-- Task objective --
Output the material below in full, exactly as it is.
:::
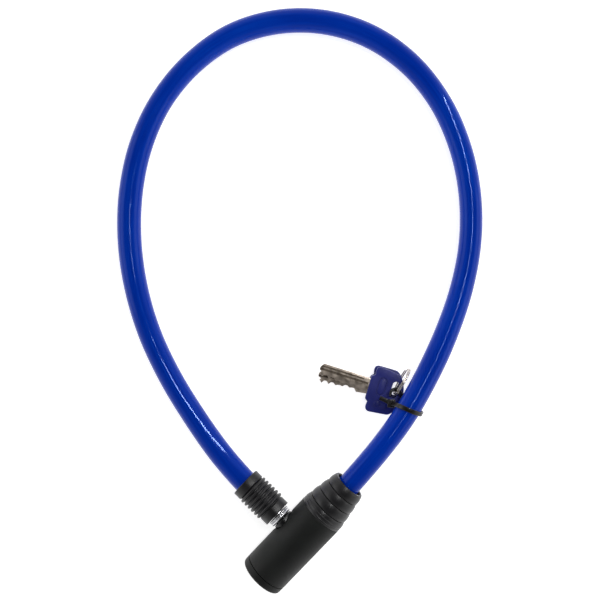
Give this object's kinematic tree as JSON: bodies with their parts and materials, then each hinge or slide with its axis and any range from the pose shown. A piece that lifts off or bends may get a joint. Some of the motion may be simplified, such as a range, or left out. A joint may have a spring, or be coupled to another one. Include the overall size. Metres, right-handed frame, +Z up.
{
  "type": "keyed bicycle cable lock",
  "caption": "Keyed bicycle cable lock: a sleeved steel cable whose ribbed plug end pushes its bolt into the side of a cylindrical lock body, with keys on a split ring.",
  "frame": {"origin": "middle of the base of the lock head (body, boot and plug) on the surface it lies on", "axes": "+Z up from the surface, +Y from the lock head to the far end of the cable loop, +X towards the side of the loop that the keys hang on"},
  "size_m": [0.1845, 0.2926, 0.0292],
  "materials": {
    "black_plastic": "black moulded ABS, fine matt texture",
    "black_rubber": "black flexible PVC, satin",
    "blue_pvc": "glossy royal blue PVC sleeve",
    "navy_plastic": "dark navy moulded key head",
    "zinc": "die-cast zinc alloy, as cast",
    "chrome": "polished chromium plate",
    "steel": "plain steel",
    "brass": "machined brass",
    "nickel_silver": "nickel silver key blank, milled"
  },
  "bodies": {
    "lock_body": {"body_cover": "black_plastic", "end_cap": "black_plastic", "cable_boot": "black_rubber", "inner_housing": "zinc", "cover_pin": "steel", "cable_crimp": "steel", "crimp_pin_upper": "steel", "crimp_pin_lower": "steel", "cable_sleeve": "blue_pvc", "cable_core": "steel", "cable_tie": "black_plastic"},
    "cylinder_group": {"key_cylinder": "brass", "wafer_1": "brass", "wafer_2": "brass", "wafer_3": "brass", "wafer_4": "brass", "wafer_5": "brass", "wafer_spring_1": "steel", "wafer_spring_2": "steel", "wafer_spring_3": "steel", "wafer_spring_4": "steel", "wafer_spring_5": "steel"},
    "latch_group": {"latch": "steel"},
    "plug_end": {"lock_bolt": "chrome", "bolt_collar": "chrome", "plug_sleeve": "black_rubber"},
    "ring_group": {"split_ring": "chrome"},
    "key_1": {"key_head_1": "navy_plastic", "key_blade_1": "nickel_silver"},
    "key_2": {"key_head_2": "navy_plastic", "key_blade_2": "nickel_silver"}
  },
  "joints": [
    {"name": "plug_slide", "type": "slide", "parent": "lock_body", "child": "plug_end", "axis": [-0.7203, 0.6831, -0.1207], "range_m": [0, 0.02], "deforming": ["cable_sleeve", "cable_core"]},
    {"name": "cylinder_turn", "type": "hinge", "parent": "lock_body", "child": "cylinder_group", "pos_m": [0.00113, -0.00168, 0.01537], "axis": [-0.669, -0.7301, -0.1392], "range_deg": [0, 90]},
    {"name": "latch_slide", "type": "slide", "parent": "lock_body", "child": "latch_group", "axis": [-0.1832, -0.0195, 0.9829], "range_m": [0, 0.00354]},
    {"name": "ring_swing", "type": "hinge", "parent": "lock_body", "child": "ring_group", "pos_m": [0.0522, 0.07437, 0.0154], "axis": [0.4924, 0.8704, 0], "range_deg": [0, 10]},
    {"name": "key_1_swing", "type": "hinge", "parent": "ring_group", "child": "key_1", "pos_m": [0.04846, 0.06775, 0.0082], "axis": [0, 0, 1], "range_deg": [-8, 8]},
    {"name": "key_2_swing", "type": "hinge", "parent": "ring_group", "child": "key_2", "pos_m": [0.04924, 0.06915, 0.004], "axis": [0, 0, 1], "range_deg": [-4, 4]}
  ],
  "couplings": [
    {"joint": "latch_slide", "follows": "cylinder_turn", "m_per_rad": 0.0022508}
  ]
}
:::
-- Correct response --
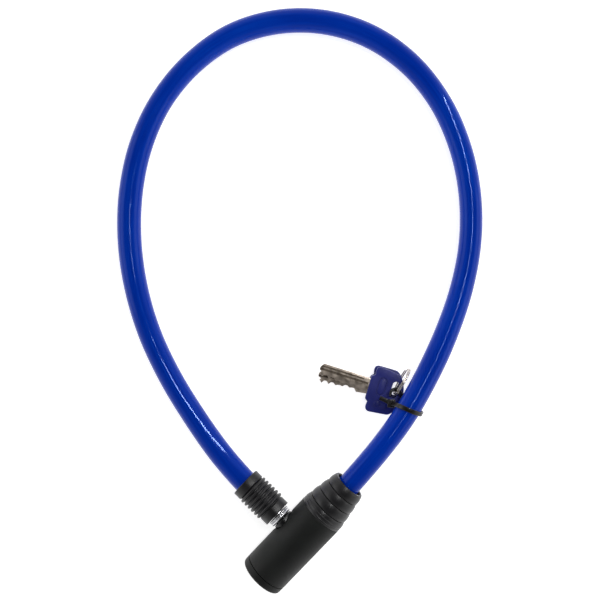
Give this object's kinematic tree as JSON: bodies with their parts and materials, then each hinge or slide with its axis and any range from the pose shown. A piece that lifts off or bends may get a joint. Some of the motion may be simplified, such as a range, or left out. A joint may have a spring, or be coupled to another one. Include the overall size. Metres, right-handed frame, +Z up.
{
  "type": "keyed bicycle cable lock",
  "caption": "Keyed bicycle cable lock: a sleeved steel cable whose ribbed plug end pushes its bolt into the side of a cylindrical lock body, with keys on a split ring.",
  "frame": {"origin": "middle of the base of the lock head (body, boot and plug) on the surface it lies on", "axes": "+Z up from the surface, +Y from the lock head to the far end of the cable loop, +X towards the side of the loop that the keys hang on"},
  "size_m": [0.1845, 0.2926, 0.0292],
  "materials": {
    "black_plastic": "black moulded ABS, fine matt texture",
    "black_rubber": "black flexible PVC, satin",
    "blue_pvc": "glossy royal blue PVC sleeve",
    "navy_plastic": "dark navy moulded key head",
    "zinc": "die-cast zinc alloy, as cast",
    "chrome": "polished chromium plate",
    "steel": "plain steel",
    "brass": "machined brass",
    "nickel_silver": "nickel silver key blank, milled"
  },
  "bodies": {
    "lock_body": {"body_cover": "black_plastic", "end_cap": "black_plastic", "cable_boot": "black_rubber", "inner_housing": "zinc", "cover_pin": "steel", "cable_crimp": "steel", "crimp_pin_upper": "steel", "crimp_pin_lower": "steel", "cable_sleeve": "blue_pvc", "cable_core": "steel", "cable_tie": "black_plastic"},
    "cylinder_group": {"key_cylinder": "brass", "wafer_1": "brass", "wafer_2": "brass", "wafer_3": "brass", "wafer_4": "brass", "wafer_5": "brass", "wafer_spring_1": "steel", "wafer_spring_2": "steel", "wafer_spring_3": "steel", "wafer_spring_4": "steel", "wafer_spring_5": "steel"},
    "latch_group": {"latch": "steel"},
    "plug_end": {"lock_bolt": "chrome", "bolt_collar": "chrome", "plug_sleeve": "black_rubber"},
    "ring_group": {"split_ring": "chrome"},
    "key_1": {"key_head_1": "navy_plastic", "key_blade_1": "nickel_silver"},
    "key_2": {"key_head_2": "navy_plastic", "key_blade_2": "nickel_silver"}
  },
  "joints": [
    {"name": "plug_slide", "type": "slide", "parent": "lock_body", "child": "plug_end", "axis": [-0.7203, 0.6831, -0.1207], "range_m": [0, 0.02], "deforming": ["cable_sleeve", "cable_core"]},
    {"name": "cylinder_turn", "type": "hinge", "parent": "lock_body", "child": "cylinder_group", "pos_m": [0.00113, -0.00168, 0.01537], "axis": [-0.669, -0.7301, -0.1392], "range_deg": [0, 90]},
    {"name": "latch_slide", "type": "slide", "parent": "lock_body", "child": "latch_group", "axis": [-0.1832, -0.0195, 0.9829], "range_m": [0, 0.00354]},
    {"name": "ring_swing", "type": "hinge", "parent": "lock_body", "child": "ring_group", "pos_m": [0.0522, 0.07437, 0.0154], "axis": [0.4924, 0.8704, 0], "range_deg": [0, 10]},
    {"name": "key_1_swing", "type": "hinge", "parent": "ring_group", "child": "key_1", "pos_m": [0.04846, 0.06775, 0.0082], "axis": [0, 0, 1], "range_deg": [-8, 8]},
    {"name": "key_2_swing", "type": "hinge", "parent": "ring_group", "child": "key_2", "pos_m": [0.04924, 0.06915, 0.004], "axis": [0, 0, 1], "range_deg": [-4, 4]}
  ],
  "couplings": [
    {"joint": "latch_slide", "follows": "cylinder_turn", "m_per_rad": 0.0022508}
  ]
}